# 18-55 kit lens vs tamron or sigma 17-50



## theregoesjb

i see comparisons and posts all over the place for the sigma vs the tamron lens, but not much that directly compares them to the kit lens (the lens they are usually replacing).

I had planned to buy a T2i body and get either the sigma or tamron, but came across a good used deal on the camera that came with the 18-55 kit lens. I am now wondering if i would notice that much of a difference with the upgrade, it seems the main advantage of those third party lenses is the f/2.8 and maybe a better overall build quality... but how about the actual glass and image quality it produces? I have the canon 50mm 1.8 so if the f/2.8 is biggest difference i may just hold onto the kit lens.


----------



## Bo4key

Well, I've had my kit lens and T2i for a year and can't wait to upgrade it to a Tamron simply to get f/2.8 and better performance in low light. But, if you are just starting out, the kit is a great way to learn. I've been hobbying for just over a year and still think my abilities limit me more than the lens does.


----------



## MReid

Go shoot with the kit lens.
Look at the photos, if you are happy with them and they look great..no problem.

The kit lens and a 50 1.8 is a good set up for 90% of people.

A lot of people decide they hate their kit lens before even giving it a chance....most people can't tell the difference between photos taken with the kit lens vs. one of the others.

Third party 2.8 lenses are typically pretty soft until you get to f4.


----------



## jaomul

Check out Flickr for photos taken with the kit lens. Personally I think the canon IS kit lens is very good and only really limits when you need to work in low light. Sharpness and image quality are great. Also check out photos taken by Buckster in a link on a post in this canon forum also


----------



## theregoesjb

MReid said:


> A lot of people decide they hate their kit lens before even giving it a chance....most people can't tell the difference between photos taken with the kit lens vs. one of the others.

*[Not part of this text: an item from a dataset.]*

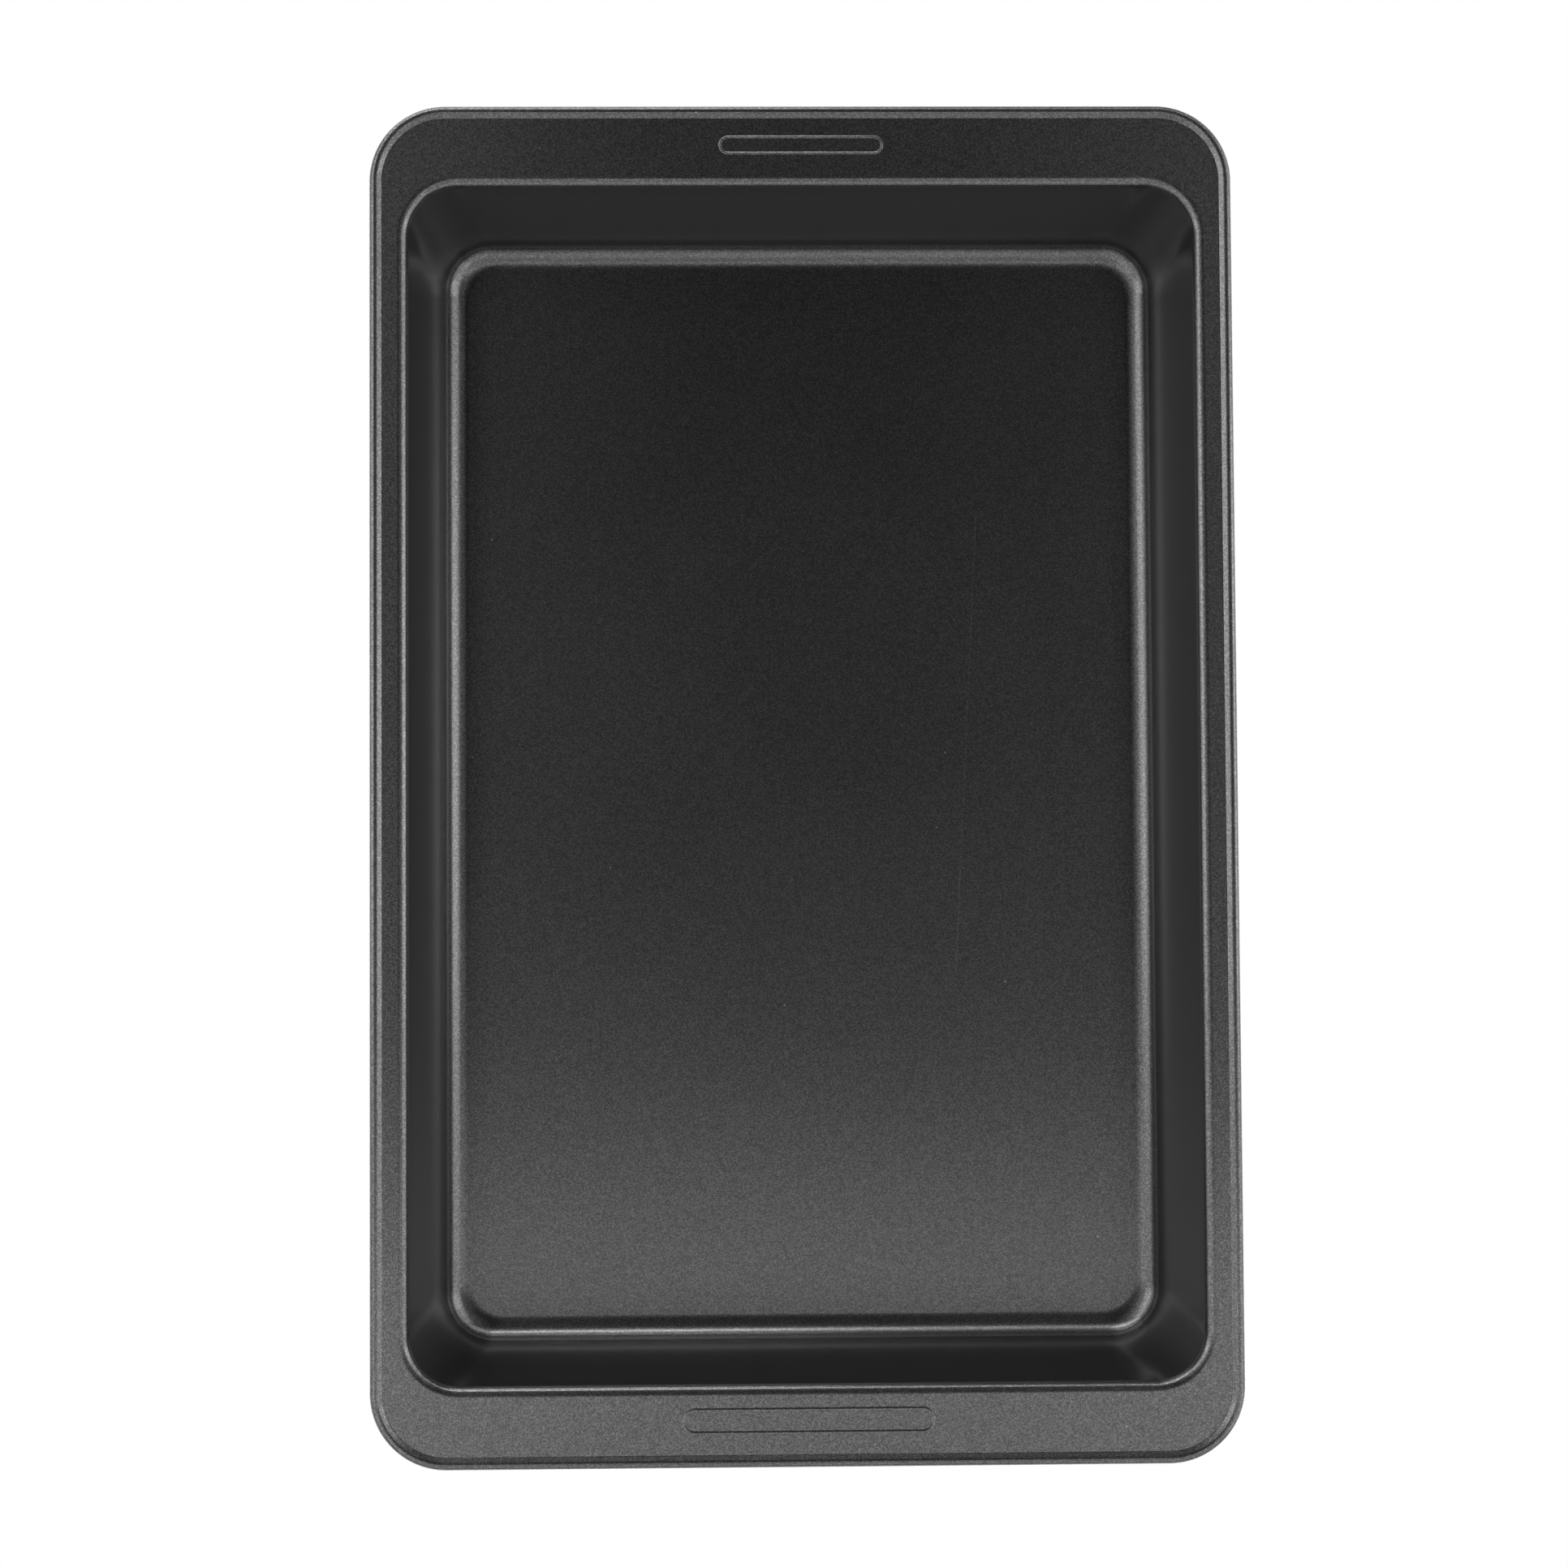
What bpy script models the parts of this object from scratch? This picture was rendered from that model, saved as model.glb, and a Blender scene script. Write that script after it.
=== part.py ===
# Deep baking tray: one drawn steel sheet whose edge is rolled over a steel wire.
# Metres, +Z up. The tray rests on z = 0, its length runs along Y and its width along X.

import math

import bmesh
import bpy
from mathutils import Vector

MM = 0.001

# Opening, measured between opposite walls just under the top bend
OPENING_LENGTH = 381.2 * MM
OPENING_WIDTH = 251.8 * MM
OPENING_CORNER = 15.8 * MM

# Pan
SHEET_THICKNESS = 0.6 * MM
PAN_DEPTH = 58.3 * MM
WALL_DRAFT = math.radians(8.1)
TOP_BEND_RADIUS = 3.5 * MM
FLOOR_BEND_RADIUS = 8.8 * MM
FLOOR_CORNER = 11.5 * MM

# The floor bend tightens once it has turned up this far towards the wall
WALL_FOOT_RADIUS = 5.5 * MM
WALL_FOOT_START = math.radians(50.0)

# Flat land between the top bend and the foot of the bead: wide at the ends, where the hands grip
END_LAND = 18.7 * MM
SIDE_LAND = 4.9 * MM

# Wired edge: the sheet kicks up from the land, goes over the wire and curls back under it
RIM_CORNER = 24.2 * MM
WIRE_DIAMETER = 1.7 * MM
WIRE_CLEARANCE = 0.3 * MM
WIRE_BUTT_GAP = 1.0 * MM
BEAD_DROP = 0.65 * MM
BEAD_KICK = math.radians(33.0)
CURL_MOUTH = 0.7 * MM

# Facets
CORNER_STEPS = 9
BEND_STEPS = 5
FLOOR_BEND_STEPS = 3
WALL_FOOT_STEPS = 2
CURL_STEPS = 19
WIRE_BEVEL_RESOLUTION = 2
SHARP_ANGLE = math.radians(28.0)

# Heights of the pan's upper face
FLOOR_TOP = SHEET_THICKNESS
LAND_TOP = FLOOR_TOP + PAN_DEPTH

# The bead's arc, outside the sheet, and what it takes up in plan
CURL_RADIUS = WIRE_DIAMETER / 2 + WIRE_CLEARANCE + SHEET_THICKNESS
CURL_CENTRE_HEIGHT = LAND_TOP - BEAD_DROP
KICK_RISE = CURL_RADIUS * math.cos(BEAD_KICK) - BEAD_DROP
KICK_RUN = KICK_RISE / math.tan(BEAD_KICK)
BEAD_WIDTH = CURL_RADIUS * (1 + math.sin(BEAD_KICK)) + KICK_RUN

# The curl stops short of the sheet above it, whose underside touches the curl's inner circle
CURL_SWEEP = 2 * math.pi - math.acos((CURL_RADIUS - SHEET_THICKNESS - CURL_MOUTH) / CURL_RADIUS)

# Half sizes of the outer edge in plan
TOP_BEND_RUN = TOP_BEND_RADIUS * math.cos(WALL_DRAFT)
OUTER_HALF_LENGTH = OPENING_LENGTH / 2 + TOP_BEND_RUN + END_LAND + BEAD_WIDTH
OUTER_HALF_WIDTH = OPENING_WIDTH / 2 + TOP_BEND_RUN + SIDE_LAND + BEAD_WIDTH


def rounded_rectangle(half_length, half_width, corner, height):
    """Points of a rounded rectangle at one height, counter-clockwise from above."""
    points = []
    for quarter in range(4):
        side_x = 1 if quarter in (0, 3) else -1
        side_y = 1 if quarter in (0, 1) else -1
        centre_x = side_x * (half_width - corner)
        centre_y = side_y * (half_length - corner)
        for step in range(CORNER_STEPS + 1):
            angle = math.pi / 2 * (quarter + step / CORNER_STEPS)
            points.append(Vector((centre_x + corner * math.cos(angle),
                                  centre_y + corner * math.sin(angle), height)))
    return points


def rim_section(inset, height):
    """Section of the bead, set in from the outer edge."""
    return rounded_rectangle(OUTER_HALF_LENGTH - inset, OUTER_HALF_WIDTH - inset,
                             RIM_CORNER - inset, height)


def pan_section(spread, corner, height):
    """Section of the pan, spread outwards from the opening (inwards where negative)."""
    return rounded_rectangle(OPENING_LENGTH / 2 + spread, OPENING_WIDTH / 2 + spread, corner, height)


def bead_sections():
    """Curl from its hidden end, round the outside and over the crown, then the kick down to the land."""
    sections = []
    kick_angle = math.pi / 2 + BEAD_KICK
    for step in range(CURL_STEPS + 1):
        angle = kick_angle - CURL_SWEEP * (1 - step / CURL_STEPS)
        inset = CURL_RADIUS * (1 - math.cos(angle))
        sections.append(rim_section(inset, CURL_CENTRE_HEIGHT + CURL_RADIUS * math.sin(angle)))
    sections.append(rim_section(BEAD_WIDTH, LAND_TOP))
    return sections


def top_bend_sections():
    """Bend from the flat land down into the wall, whose plan corners stay concentric."""
    sections = []
    for step in range(BEND_STEPS + 1):
        turn = (math.pi / 2 - WALL_DRAFT) * step / BEND_STEPS
        spread = TOP_BEND_RUN - TOP_BEND_RADIUS * math.sin(turn)
        height = LAND_TOP - TOP_BEND_RADIUS * (1 - math.cos(turn))
        sections.append(pan_section(spread, OPENING_CORNER + spread, height))
    return sections


def floor_bend_profile(turn):
    """Reach and rise from the edge of the flat floor to where the bend has turned up by an angle."""
    if turn <= WALL_FOOT_START:
        return FLOOR_BEND_RADIUS * math.sin(turn), FLOOR_BEND_RADIUS * (1 - math.cos(turn))
    tightening = FLOOR_BEND_RADIUS - WALL_FOOT_RADIUS
    reach = tightening * math.sin(WALL_FOOT_START) + WALL_FOOT_RADIUS * math.sin(turn)
    fall = tightening * math.cos(WALL_FOOT_START) + WALL_FOOT_RADIUS * math.cos(turn)
    return reach, FLOOR_BEND_RADIUS - fall


def floor_bend_sections():
    """Bend from the foot of the wall into the floor, whose plan corners stay concentric too."""
    full_turn = math.pi / 2 - WALL_DRAFT
    full_reach, full_rise = floor_bend_profile(full_turn)
    wall_head = LAND_TOP - TOP_BEND_RADIUS * (1 - math.sin(WALL_DRAFT))
    floor_edge = -(wall_head - FLOOR_TOP - full_rise) * math.tan(WALL_DRAFT) - full_reach
    turns = []
    for step in range(WALL_FOOT_STEPS):
        turns.append(full_turn - (full_turn - WALL_FOOT_START) * step / WALL_FOOT_STEPS)
    for step in range(FLOOR_BEND_STEPS + 1):
        turns.append(WALL_FOOT_START * (1 - step / FLOOR_BEND_STEPS))
    sections = []
    for turn in turns:
        reach, rise = floor_bend_profile(turn)
        sections.append(pan_section(floor_edge + reach, FLOOR_CORNER + reach, FLOOR_TOP + rise))
    return sections


def loft(name, sections):
    """Open surface through sections of equally many points, closed by a flat face on the last one."""
    bm = bmesh.new()
    loops = [[bm.verts.new(point) for point in section] for section in sections]
    for outer, inner in zip(loops, loops[1:]):
        count = len(outer)
        for index in range(count):
            following = (index + 1) % count
            bm.faces.new((outer[index], outer[following], inner[following], inner[index]))
    bm.faces.new(loops[-1])
    mesh = bpy.data.meshes.new(name)
    bm.to_mesh(mesh)
    bm.free()
    return mesh


def metal(name, colour, roughness, metallic):
    """Principled material of one finish."""
    material = bpy.data.materials.new(name)
    material.use_nodes = True
    shader = material.node_tree.nodes["Principled BSDF"]
    shader.inputs["Base Color"].default_value = (*colour, 1.0)
    shader.inputs["Roughness"].default_value = roughness
    shader.inputs["Metallic"].default_value = metallic
    return material


def make_tray_pan(collection):
    """Upper face of the pressing, thickened downwards and to the inside of the curl."""
    mesh = loft("tray_pan", bead_sections() + top_bend_sections() + floor_bend_sections())
    mesh.materials.append(metal("charcoal_nonstick", (0.045, 0.045, 0.047), 0.36, 0.25))
    mesh.shade_smooth()
    mesh.set_sharp_from_angle(angle=SHARP_ANGLE)
    pan = bpy.data.objects.new("tray_pan", mesh)
    collection.objects.link(pan)
    wall = pan.modifiers.new("sheet", "SOLIDIFY")
    wall.thickness = SHEET_THICKNESS
    wall.offset = -1.0
    wall.use_even_offset = True
    return pan


def make_rim_wire(collection):
    """Wire laid in the curl, cut to one length and butted in the middle of one long side."""
    loop = rim_section(CURL_RADIUS, CURL_CENTRE_HEIGHT)
    side_middle = (loop[-1] + loop[0]) / 2
    half_gap = Vector((0.0, WIRE_BUTT_GAP / 2, 0.0))
    route = [side_middle + half_gap] + loop + [side_middle - half_gap]

    curve = bpy.data.curves.new("rim_wire", "CURVE")
    curve.dimensions = "3D"
    curve.bevel_depth = WIRE_DIAMETER / 2
    curve.bevel_resolution = WIRE_BEVEL_RESOLUTION
    curve.use_fill_caps = True
    spline = curve.splines.new("POLY")
    spline.points.add(len(route) - 1)
    for point, place in zip(spline.points, route):
        point.co = (*place, 1.0)
    curve.materials.append(metal("galvanised_wire", (0.52, 0.53, 0.54), 0.42, 1.0))
    wire = bpy.data.objects.new("rim_wire", curve)
    collection.objects.link(wire)
    return wire


def clear_scene():
    """Start from an empty scene."""
    for item in list(bpy.data.objects):
        bpy.data.objects.remove(item, do_unlink=True)


def main():
    clear_scene()
    collection = bpy.data.collections.new("deep_baking_tray")
    bpy.context.scene.collection.children.link(collection)
    make_tray_pan(collection)
    make_rim_wire(collection)


main()
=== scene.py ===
# Deep baking tray on a white table, seen from above.
# The coated sheet and the wire in its edge are grids worked out with numpy: a section in which every
# point is a rounded rectangle in plan. Sizes are in millimetres until a grid becomes a mesh. The tray
# rests on z = 0, its length along Y, with +Y the far end in the picture.
import math

import bpy
import numpy as np
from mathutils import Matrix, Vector


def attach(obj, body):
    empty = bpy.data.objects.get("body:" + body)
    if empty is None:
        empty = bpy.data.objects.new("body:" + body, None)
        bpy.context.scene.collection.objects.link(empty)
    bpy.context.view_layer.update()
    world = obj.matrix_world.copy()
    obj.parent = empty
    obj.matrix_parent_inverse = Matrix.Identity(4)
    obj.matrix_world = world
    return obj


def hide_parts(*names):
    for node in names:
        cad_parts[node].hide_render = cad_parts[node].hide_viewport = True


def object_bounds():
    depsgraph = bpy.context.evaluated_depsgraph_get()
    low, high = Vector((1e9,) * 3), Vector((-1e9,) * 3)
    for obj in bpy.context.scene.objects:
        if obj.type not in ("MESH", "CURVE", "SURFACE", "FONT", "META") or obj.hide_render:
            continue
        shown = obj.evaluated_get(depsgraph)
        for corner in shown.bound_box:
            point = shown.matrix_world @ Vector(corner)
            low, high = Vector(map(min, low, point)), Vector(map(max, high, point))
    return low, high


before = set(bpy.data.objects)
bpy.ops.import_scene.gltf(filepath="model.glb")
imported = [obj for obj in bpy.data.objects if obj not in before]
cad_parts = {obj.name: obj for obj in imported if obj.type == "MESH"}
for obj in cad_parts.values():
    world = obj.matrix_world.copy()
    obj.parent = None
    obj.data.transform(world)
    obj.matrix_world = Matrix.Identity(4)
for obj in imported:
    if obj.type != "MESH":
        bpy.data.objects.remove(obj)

mm = 0.001
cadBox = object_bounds()
outerHalfWidth, outerHalfLength, rimTop = (side / mm for side in cadBox[1])

# The rolled edge, which the sheet and its wire share
rolledEdge = {
    "corner": 24.2,          # plan radius of the outer edge
    "curl": 1.75,            # outside radius of the sheet rolled over the wire
    "land": 58.9,            # height of the land's upper face
    "drop": 0.65,            # from the land down to the wire's centre
}


# Columns once round a plan, counter-clockwise from +X. Each is an angle within a quarter turn, then
# a share of the straight side that follows that corner, with the signs of the corner's centre and
# the direction of the side.
def columnsRound(cornerSteps, sideShares):
    parts = []
    for quarter, side in enumerate(sideShares):
        turn = np.linspace(0.0, math.pi / 2, cornerSteps + 1)
        angle = quarter * math.pi / 2 + np.concatenate([turn, np.full(len(side), math.pi / 2)])
        share = np.concatenate([np.zeros(len(turn)), side])
        signs = ((1, 1, -1, 0), (-1, 1, 0, -1), (-1, -1, 1, 0), (1, -1, 0, 1))[quarter]
        parts.append(np.stack([angle, share, *(np.full(len(angle), sign) for sign in signs)]))
    return np.concatenate(parts, axis=1)[:, None, :]


# Points of rounded rectangles: the corner's centre plus its radius times (cos, sin) of the angle,
# moved along the straight side by its share of that side's length.
def planGrid(rings, columns):
    halfLength, halfWidth, corner, height = (values[:, None] for values in rings)
    angle, share, signX, signY, alongX, alongY = columns
    centreX = halfWidth - corner
    centreY = halfLength - corner
    x = signX * centreX + corner * np.cos(angle) + share * alongX * 2 * centreX
    y = signY * centreY + corner * np.sin(angle) + share * alongY * 2 * centreY
    z = np.broadcast_to(height, x.shape)
    return np.stack([x, y, z], axis=-1)


# Quads between neighbouring rows of a grid whose columns close round.
def gridQuads(rows, columns, first):
    row = np.arange(rows - 1)[:, None] * columns
    column = np.arange(columns)[None, :]
    following = (column + 1) % columns
    corners = (row + column, row + following, row + columns + following, row + columns + column)
    return np.stack(corners, -1).reshape(-1, 4) + first


# Mesh object from whole arrays of points, quads and triangles, shaded smooth.
def makeObject(name, points, quads, triangles, material):
    mesh = bpy.data.meshes.new(name)
    corners = np.concatenate([quads.ravel(), triangles.ravel()]).astype(np.int32)
    quadStarts = np.arange(len(quads)) * 4
    triangleStarts = len(quads) * 4 + np.arange(len(triangles)) * 3
    starts = np.concatenate([quadStarts, triangleStarts]).astype(np.int32)
    mesh.vertices.add(len(points))
    mesh.vertices.foreach_set("co", (points * mm).astype(np.float32).ravel())
    mesh.loops.add(len(corners))
    mesh.loops.foreach_set("vertex_index", corners)
    mesh.polygons.add(len(starts))
    mesh.polygons.foreach_set("loop_start", starts)
    mesh.update(calc_edges=True)
    mesh.validate()
    mesh.shade_smooth()
    mesh.materials.append(material)
    piece = bpy.data.objects.new(name, mesh)
    bpy.context.scene.collection.objects.link(piece)
    return piece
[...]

this really does seem to be the case, im surprised how many people talk about how much of a difference 'you'll see' by upgrading the kit lens. These 400-600$ lenses dont seem to show that much of a difference in image quality (if any) in the comparisons im seeing. Maybe the gap becomes noticeable in the 800-1,000$ range but that becomes a much more serious investment. I'm really glad i didn't jump into buying either of these just yet.. I may rethink using that money on a wide angle instead.

Thanks for the feedback.


----------



## MReid

If you take the kit lens, an upgrade to a $500 and then an expensive $2000 lens in the same range....put them all at F5.6 and asked someone to tell you which was which.....Very Few people could do so...assuming equal processing.


----------



## theregoesjb

some of the comparisons i found varied in how well they were done (some would compare on the same focal range but on different aperture settings which really negates the whole comparison).
These are two of the better comparisons i found googling around:

Review Sigma 10-20 (f4-5.6) vs Canon 18-55 IS (f3.5-5.6) vs Tamron 17-50 (f2.8)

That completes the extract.